Figure 2 is a joint Frequency/Time view of the filter. Figure 3 shows the acoustic wavelengths for each ISO octave center. The relevance? Since the speed of sound is about 1 foot/millisecond (ft/ms), the wavelength approximately equals the time period for one cycle at each octave center. Wavelength serves as a visual reminder that sound waves span time and space, and so must the response of a filter.

Figure 2: A frequency vs. time view of the same signal. Note the time domain ringing (not delay) of the boost filters. Note also that the ringing is better resolved in this plot (red color approximately equals group delay plot).
Figure 3: The approximate acoustic wavelengths for the octave centers. No matter what type of filters are used, the time/frequency/wavelength relationships ultimately determine the required resolution of an FIR filter.

The group delay (GD) will be proportional to the wavelength of the filter frequency, increasing in length with decreasing frequency. While the name implies that the signal is delayed as it passes through the filter, this is a bit misleading. The storage properties of the filter cause ringing, where extra cycles are added to the signal.

The GD shows the time span that the boost filter occupies. There is nothing strange happening to produce the very long ringing for the lower frequency bumps. It is inversely proportional to filter frequency (proportional to the wavelength), and a given amount of phase shift will produce a longer group delay with decreasing frequency.

To demonstrate, consider the signal processing chain shown in Figure 4. Let’s pass a tone burst through it and see what happens. Figure 5 shows the result as viewed on a 2-channel oscilloscope. The blue trace is a 1000 Hz 6.5 cycle wavelet. This is one of Don Keele’s shaped tone burst signals. The red trace results from passing it through a 1000 Hz boost filter. Note that the original and filtered signals are in phase, and that the filtered signal has extra cycles. This is time domain ringing. The ringing of a cut filter would span the same amount of time.

Figure 4: Signal processing setup on a Rane HAL DSP used to demonstrate filter ringing. (Courtesy Rane HAL)
Figure 5: A 6.5 cycle (1 kHz) wavelet. The blue curve is the original signal. The red curve is the signal passed through a 1 kHz 6 dB boost filter (Q = 6). Note that the signal itself is not delayed by the filter block, but the signal envelope (green outline) spans more time.

IIR Equalization
What must an analog or digital IIR filter do to correct the response? Either must simply produce the opposite magnitude response and phase shift of the bump. Since IIR filters are recursive (utilize feedback) the filtering process happens “on the fly” based on the driving signal (think of a capacitor charging and discharging).

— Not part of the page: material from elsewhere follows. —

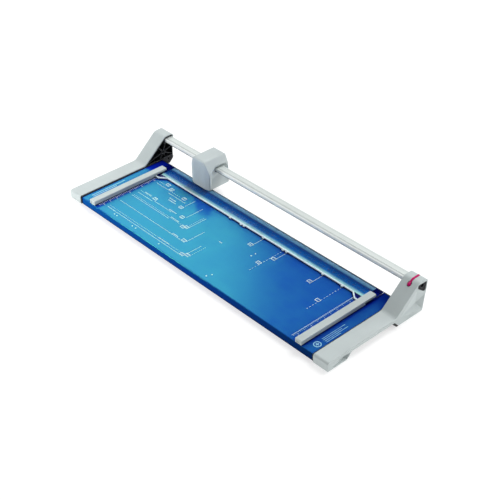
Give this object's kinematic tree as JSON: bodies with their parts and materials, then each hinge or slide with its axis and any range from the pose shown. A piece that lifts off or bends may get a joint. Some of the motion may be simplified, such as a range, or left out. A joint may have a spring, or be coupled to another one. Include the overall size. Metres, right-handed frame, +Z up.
{
  "type": "rotary paper trimmer",
  "caption": "Tabletop rotary paper trimmer with a sheet-metal table, end towers, a guide rail, a sliding head with a circular blade, and a transparent clamp strip.",
  "frame": {"origin": "on the ground, in the middle of the trimmer's outline", "axes": "+X along the cut, +Y across the table towards the rail, +Z up"},
  "size_m": [0.5872, 0.2016, 0.0682],
  "materials": {
    "lacquered_sheet": "glossy",
    "zinc_steel": "satin",
    "ground_steel": "ground",
    "black_steel": "blackened",
    "spring_steel": "satin",
    "black_plastic": "matte, fine grain",
    "grey_plastic": "satin, fine grain",
    "bar_plastic": "satin",
    "head_plastic": "satin, fine grain",
    "rubber": "matte",
    "anodised_rail": "anodised, satin",
    "clear_strip": "transparent, polished",
    "red_plastic": "semi-gloss",
    "white_print": "printed ink",
    "navy_print": "printed ink",
    "glide_plastic": "matte"
  },
  "bodies": {
    "base": {"table_plate": "lacquered_sheet", "table_stiffener": "zinc_steel", "table_studs": "zinc_steel", "table_nuts": "zinc_steel", "lower_blade": "ground_steel", "blade_screws": "black_steel", "blade_nuts": "zinc_steel", "left_bracket": "black_plastic", "right_bracket": "black_plastic", "left_cover": "grey_plastic", "right_cover": "grey_plastic", "cover_screws": "zinc_steel", "rubber_feet": "rubber", "guide_rail": "anodised_rail", "rail_screws": "black_steel", "left_bar": "bar_plastic", "right_bar": "bar_plastic", "bar_screws": "zinc_steel", "clamp_posts": "zinc_steel", "latch_pin": "zinc_steel"},
    "clamp": {"clamp_strip": "clear_strip", "clamp_spring_left": "spring_steel", "clamp_spring_right": "spring_steel"},
    "head": {"head_shell": "head_plastic", "head_carrier": "black_plastic", "glide_pads": "glide_plastic", "blade_cartridge": "black_plastic", "blade_spring": "spring_steel", "blade_axle": "zinc_steel", "roller_axles": "zinc_steel", "head_screws": "zinc_steel"},
    "blade": {"blade_disc": "ground_steel", "blade_hub": "glide_plastic"},
    "roller_left": {"roller_left": "black_plastic", "roller_left_tyre": "rubber"},
    "roller_right": {"roller_right": "black_plastic", "roller_right_tyre": "rubber"},
    "latch": {"release_latch": "red_plastic"}
  },
  "joints": [
    {"name": "head_slide", "type": "slide", "parent": "base", "child": "head", "axis": [1, 0, 0], "range_m": [-0.08944, 0.39419]},
    {"name": "blade_spin", "type": "hinge", "parent": "head", "child": "blade", "pos_m": [-0.15237, 0.06859, 0.02192], "axis": [0, 1, 0], "continuous": true},
    {"name": "roller_left_spin", "type": "hinge", "parent": "head", "child": "roller_left", "pos_m": [-0.16439, 0.06258, 0.02152], "axis": [0, 1, 0], "continuous": true},
    {"name": "roller_right_spin", "type": "hinge", "parent": "head", "child": "roller_right", "pos_m": [-0.14035, 0.06258, 0.02152], "axis": [0, 1, 0], "continuous": true},
    {"name": "clamp_press", "type": "slide", "parent": "base", "child": "clamp", "axis": [0, 0, 1], "range_m": [-0.0008485, 0], "stiffness_N_per_m": 1500, "springref_m": 0.00141, "deforming": ["clamp_spring_left", "clamp_spring_right"]},
    {"name": "latch_press", "type": "hinge", "parent": "base", "child": "latch", "pos_m": [0.28071, 0.08909, 0.05296], "axis": [1, 0, 0], "range_deg": [0, 5], "stiffness_Nm_per_rad": 0.05, "springref_deg": -5.73}
  ],
  "couplings": [
    {"joint": "blade_spin", "follows": "head_slide", "rad_per_m": 101.02},
    {"joint": "roller_left_spin", "follows": "head_slide", "rad_per_m": 202.04},
    {"joint": "roller_right_spin", "follows": "head_slide", "rad_per_m": 202.04}
  ]
}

As such, there are no low frequency limits on its operation (at least compared to an FIR filter) and it doesn’t introduce a significant amount of processing delay. There will be an output signal so long as there is an input signal, and the filter’s impulse response (theoretically) never decays to zero.

Since a positive group delay is the signature of a narrow band boost filter (Figure 1), a negative group delay is the signature of a cut filter. It means that the phase angle has decreased over the frequency span of the filter. Figure 7 (below, following Figure 6) shows a group of IIR filters realized in an EQ block of a popular DSP. Compare the magnitude and phase of each “dip” with the magnitude and phase of each “bump” in Figure 1. The equalizer in Figure 7 would completely correct the response of my example file.

As a side note, for narrow band signals the GD is not a measure of signal delay, but it does show the time span occupied by the filter’s ringing. Some terms in audio don’t literally mean what their name implies. “Constant voltage” is another example, but that’s a different article.

Minimum Phase FIR EQ
In lieu of an IIR filter, let’s consider a minimum phase FIR. Its response can be made identical to the IIR filters produced by the parametric equalizer. An important difference is that the FIR filter’s response exists in totality independent of the signal that drives it. It is an impulse response of finite length, with a corresponding frequency resolution that is dependent on its length.

Since T = 1/F, the lower the frequency to be affected, the longer the filter length (time span, more taps) required. Correction of the LF bumps requires introduction of the conjugate of the magnitude and phase at each frequency, which also conjugates the GD. That’s a long time span for the lower frequency bumps.

Refer back to Figure 1 again for a good visual. Because the filter is minimum phase, the processing delay is very low, just like the IIR filter. The difference is that the FIR filter’s bandwidth is determined by its length (Figure 6), so a very long filter is needed to equalize the lower frequency bumps. This fact is independent of the processing algorithm used to create the filter.

Figure 6: The interdependence of time and frequency resolution. The frequency domain plot is referenced to the exact arrival time of the pulse (TØ) and the time span extends to T. Since the arrival is a perfect impulse, this FIR acts like a pure delay whose bandwidth is determined by the number of taps.
Figure 7: A parametric EQ block (IIR) can fully correct my example file. It has better frequency resolution than an FIR and requires far fewer DSP resources to deploy. (Courtesy Rane HAL)

Frequency Resolution
From Figure 6, a minimum phase FIR filter with 1024 taps and 48 kHz sample rate will have a length of 21 ms. Since T = 1/F, this makes the frequency resolution of the filter about 47.6 Hz.